Transactions sécurisées et signalements
Depuis quelques années, plusieurs services de police à travers la province offrent des zones d’échanges sécurisées, à l’usage « des personnes qui effectuent des transactions en ligne sur des sites de ventes et d’échanges de biens afin d’aider à la prévention des fraudes. Ces espaces surveillés par caméra et disponibles 24/7 permettent de rencontrer les personnes avec qui une transaction en ligne a été effectuée et de procéder à l’échange du bien vendu », peut-on lire sur le site du SPVM.
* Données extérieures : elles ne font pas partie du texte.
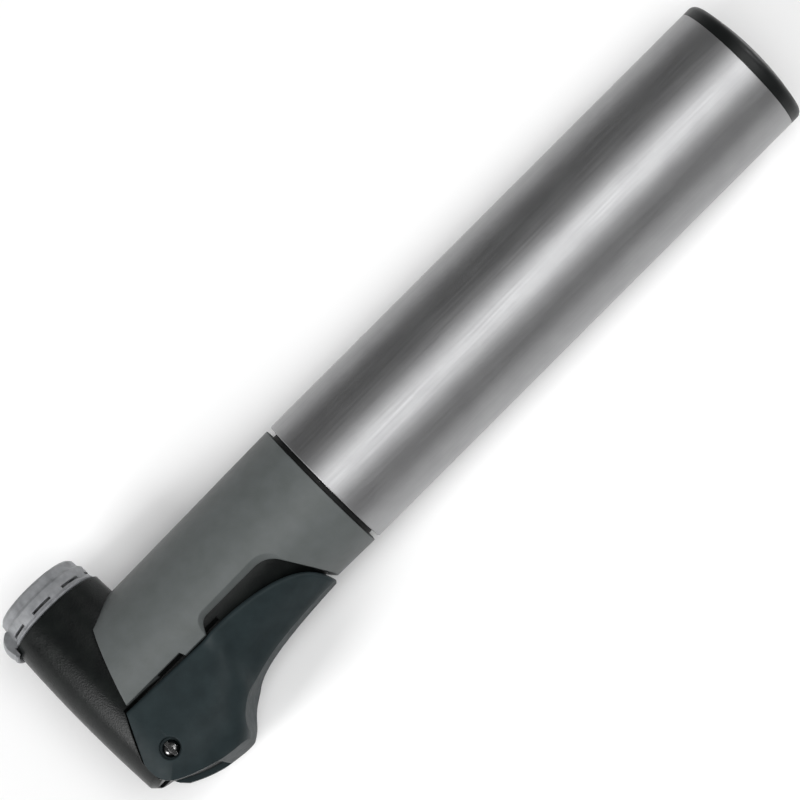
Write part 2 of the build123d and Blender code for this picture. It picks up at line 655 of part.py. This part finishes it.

« Les gens se donnaient déjà rendez-vous près des postes de polices pour effectuer des transactions, donc on est heureux d’offrir le service à la population », m’indique David Poitras, sergent aux communications du Service de police de la Ville de Québec à propos des zones de rencontre neutres de plus en plus répandues dans la région de la Capitale-Nationale. « Plusieurs de ces zones sont actuellement des projets pilotes mais on espère les pérenniser. »
Au niveau de Facebook Marketplace, il est toujours possible de signaler et bloquer les acheteurs problématiques en suivant les instructions proposées par la plateforme.
Ceci étant dit, il pourrait être pertinent que la SAAQ ou les services de police proposent un service d’accompagnement pour les personnes qui, comme Maude et Alexis, ne se sentent pas en sécurité d’être laissé.e.s seul.e.s avec un inconnu dans l’espace clos qu’impose l’habitacle d’un véhicule.
Comme quoi ces histoires « tristement banales » devraient être davantage prises au sérieux.